There are IT professionals who provide pro bono or reduced-cost services. These are often available locally and can be found online.
Look to Other Available Resources
Local resources, such as the court or another community mediation center can provide expertise. The court may have ideas and/or IT personnel who can help. Another center may have already come up with solutions to address data collection and analysis. There are national resources that can help as well, such as NAFCM’s Clearinghouse (which is available only to NAFCM members) and RSI’s court ADR Resource Center.
Seek Special Funding
A regular funder might make an additional special gift to enable the hiring of an evaluator. There may be funders who are especially interested in making capacity-building grants, which would allow for the hiring of an evaluator to help design systems and train staff to properly analyze data and report on findings.
A Note About Research
Researchers and academics often look at broader questions about ADR services in general.
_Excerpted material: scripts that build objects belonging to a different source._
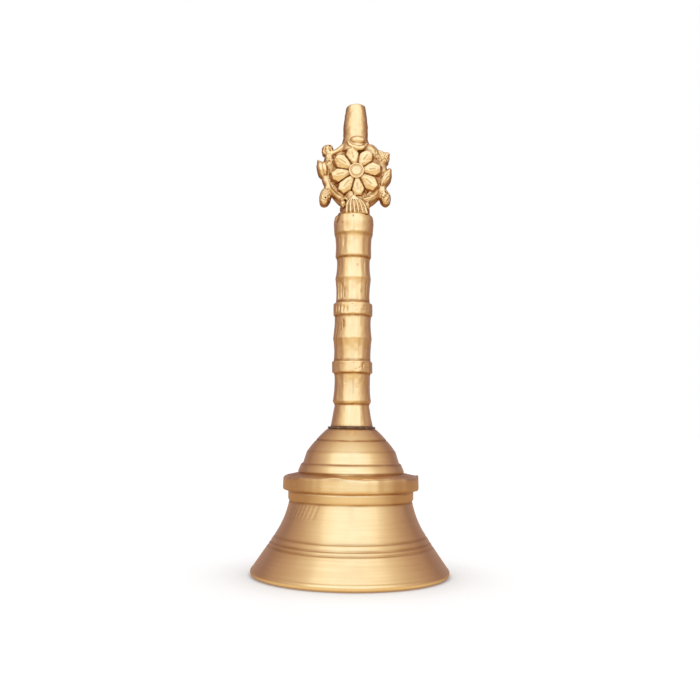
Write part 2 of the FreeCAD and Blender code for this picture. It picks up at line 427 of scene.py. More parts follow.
LIGHT_BRASS = (0.95, 0.71, 0.39)
DEEP_BRASS = (0.84, 0.57, 0.28)
CLAPPER_LIGHT = (0.86, 0.62, 0.33)
CLAPPER_DEEP = (0.62, 0.40, 0.19)
PLATE_BRIGHT = (0.62, 0.61, 0.58)
PLATE_DULL = (0.36, 0.34, 0.31)
WIRE_BRIGHT = (0.50, 0.48, 0.45)
WIRE_DULL = (0.26, 0.22, 0.19)

cup_brass = brass("cup_brass", "turned", LIGHT_BRASS, DEEP_BRASS, 0.21, 0.45, 0.000008, 0.8)
handle_brass = brass("handle_brass", "filed", LIGHT_BRASS, DEEP_BRASS, 0.21, 0.3, 0.000016, 0.8)
finial_brass = brass("finial_brass", "cast", LIGHT_BRASS, DEEP_BRASS, 0.22, 0.0, 0.000010, 1.0, 1.0)
clapper_brass = brass("clapper_brass", "turned", CLAPPER_LIGHT, CLAPPER_DEEP, 0.33, 0.3, 0.00002, 0.8)
plated_steel = steel("plated_steel", PLATE_BRIGHT, PLATE_DULL, 0.32)
drawn_wire = steel("drawn_wire", WIRE_BRIGHT, WIRE_DULL, 0.38)
washer_painted_shade = seam_shade_dark("washer_painted_shade")


# ---------------------------------------------------------------- bell cup

# Cut rings as (radius, z, depth, width): three on the skirt, one on the dome, one in each inner corner
CUP_GROOVES = [(30.45, 10.8, 0.36, 0.26), (29.5, 12.2, 0.36, 0.26), (28.15, 14.35, 0.30, 0.24),
               (13.35, 49.35, 0.28, 0.26), (22.95, 27.1, 0.20, 0.28), (23.4, 30.75, 0.22, 0.35),
               (20.0, 37.3, 0.45, 0.45)]
# Painted shade in the rings and corners, under the flange and across its top: (radius, z, strength)
CUP_PAINTED_SHADE = [(30.3, 10.8, 0.55), (29.3, 12.2, 0.55), (28.0, 14.35, 0.5), (13.2, 49.3, 0.8), (16.4, 45.2, 0.3),
            (18.4, 40.4, 0.7), (19.8, 37.3, 1.0), (20.6, 36.95, 1.0), (21.5, 36.8, 0.9), (22.4, 36.6, 0.8),
            (23.4, 36.4, 0.7), (23.5, 30.8, 0.75), (23.9, 30.9, 0.9),
            (22.9, 27.0, 0.7), (9.3, 53.3, 0.9), (25.1, 36.1, 0.45), (24.9, 31.0, 0.6)]
INSIDE_DIRT = 0.5
# Chatter of the turning tool on the waist: angle of the first mark and step in degrees, low z, high z
CHATTER = (-153, 4.8, 21.4, 27.0)
CHATTER_MARKS = 7
CHATTER_DEPTH, CHATTER_WIDTH = 0.15, 0.48
CHATTER_LEAN = -0.075
WAIST_R = 23.0
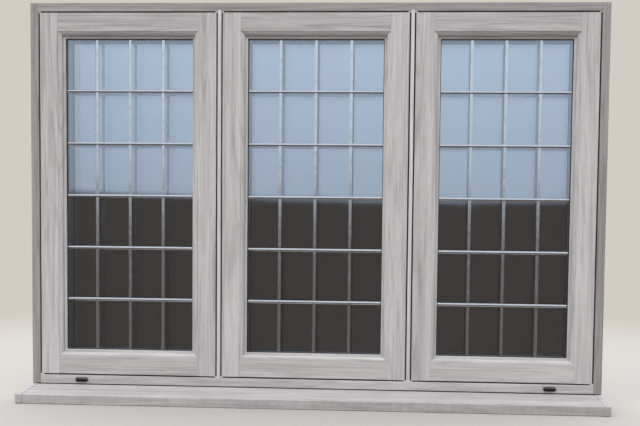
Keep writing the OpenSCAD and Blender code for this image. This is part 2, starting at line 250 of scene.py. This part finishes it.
def woodgrain(name, squeeze, tones, seed, drawn=None, grime=0.0, painted_highlight=None):
    """A foil finish. Drawn takes the foil and gives the strength of its dark lines: joints, and on
    some profiles painted shade. The last argument does the same for a painted highlight."""
    pale, deep = tones
    foil = Finish(name, Specular_IOR_Level=0.35)
    band, streak, pore, loop = oak_layers(foil, squeeze, seed)
    colour = foil.blend(band * 0.36 + streak * 0.44 + loop * 0.26, pale, deep)
    colour = foil.blend(pore * 0.35, colour, tuple(c * 0.5 for c in deep))
    if grime:
        cloud = foil.noise(foil.place, scale=7, detail=5, roughness=0.62, distortion=0.4)
        colour = foil.blend(foil.step(cloud, 0.44, 0.72) * grime, colour, GRIME)
    # A painted highlight, where one is given.
    if painted_highlight:
        colour = foil.blend(painted_highlight(foil), colour, HIGHLIGHT_TONE)
    # Dark joint lines, and on the jambs and top rails painted shade.
    if drawn:
        colour = foil.blend(drawn(foil), colour, JOINT_AND_SHADE)
    emboss = foil.bump(streak * 0.35 - pore * 0.65, strength=0.35, distance=0.0004)
    return foil.show(Base_Color=colour, Roughness=streak * 0.12 + 0.50, Normal=emboss)

# Each cut of the print has a pale and a deep tone. The jambs', head's and top rails' tones are
# darker copies of the one foil, as painted shade, and the bottom rails' tone is a lighter copy, as
# painted light.
SHADED_FRAME_OAK = (0.341, 0.315, 0.310), (0.207, 0.189, 0.184)
MULLION_OAK = (0.60, 0.573, 0.574), (0.41, 0.387, 0.385)
SASH_OAK = (0.527, 0.503, 0.504), (0.308, 0.290, 0.288)
SHADED_TOP_OAK = (0.485, 0.463, 0.464), (0.283, 0.267, 0.265)
LIT_RAIL_OAK = (0.544, 0.514, 0.510), (0.326, 0.303, 0.299)
SILL_OAK = (0.456, 0.426, 0.427), (0.318, 0.296, 0.294)

# %% [markdown]
# ## The foil on the profiles
# A real window is cut from long lengths of foiled profile, so the grain turns at each corner and a
# hairline shows where a rail meets a stile. Each group of profiles gets its own cut of the print.
# The frame's and top rails' cuts are darker and the bottom rails' lighter, as painted shade and
# light.
# A painted highlight lies on the moulding over a bottom rail, and painted shade on the one under a
# top rail.

# %% Where the joints lie
FOOT_FACE, HEAD_FACE = 0.0295, 0.025  # height of the bottom rail's and the head's outside face
MULLION_EDGE = 0.010  # half a mullion's face and the gap beside it
JAMB_GROOVE_SHADE = 0.8865  # how far a painted line of shade, for a groove on each jamb's face, is from the window's middle

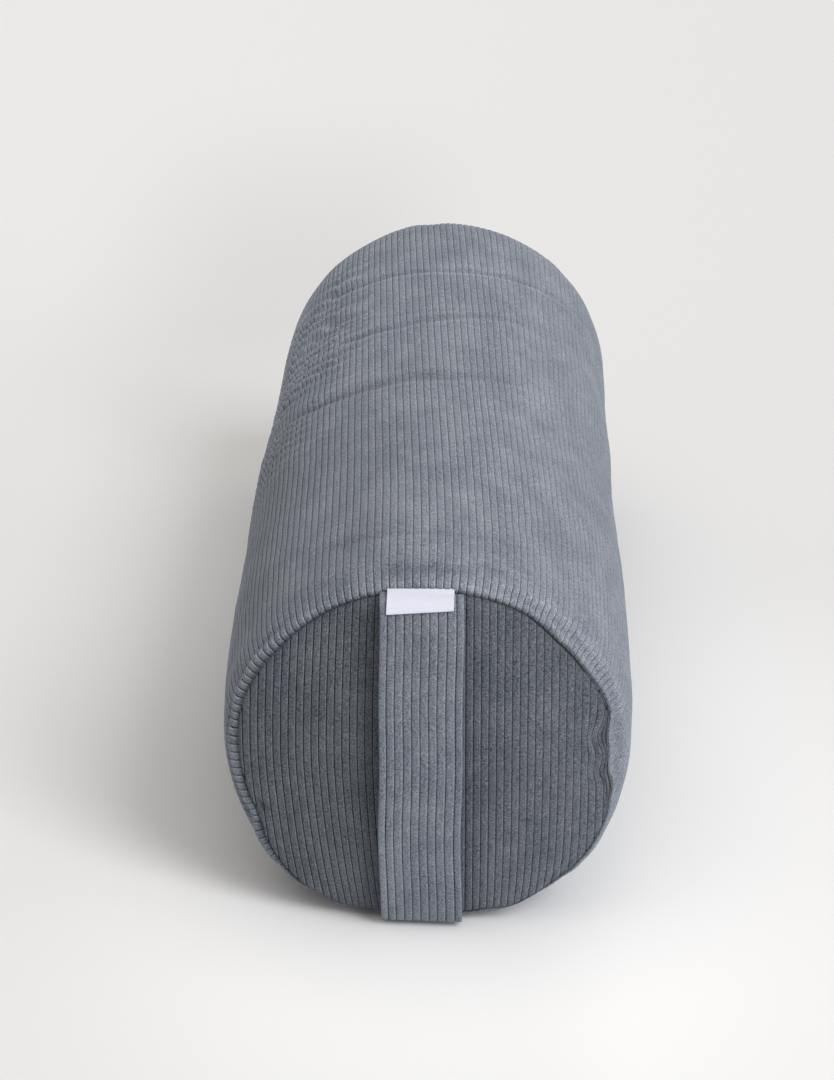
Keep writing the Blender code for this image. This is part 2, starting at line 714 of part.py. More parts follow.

Their focus is on what in general leads to better outcomes, such as whether caucusing before mediation is more effective than not caucusing, whether a particular screening tool is better at identifying intimate partner violence than another, or when the best time is for courts to refer cases. The primary focus of research is on generating new knowledge, not in determining whether a particular program is achieving its goals or needs to address issues with implementation in order to be more effective.
Community mediation centers can use research to determine the most effective design for a program or what to train mediators to do. They can also use research to convince others of the effectiveness of current or proposed services. But generally, centers will not undertake research on their own. They can, however, participate in research or partner with researchers who need access to cases and information.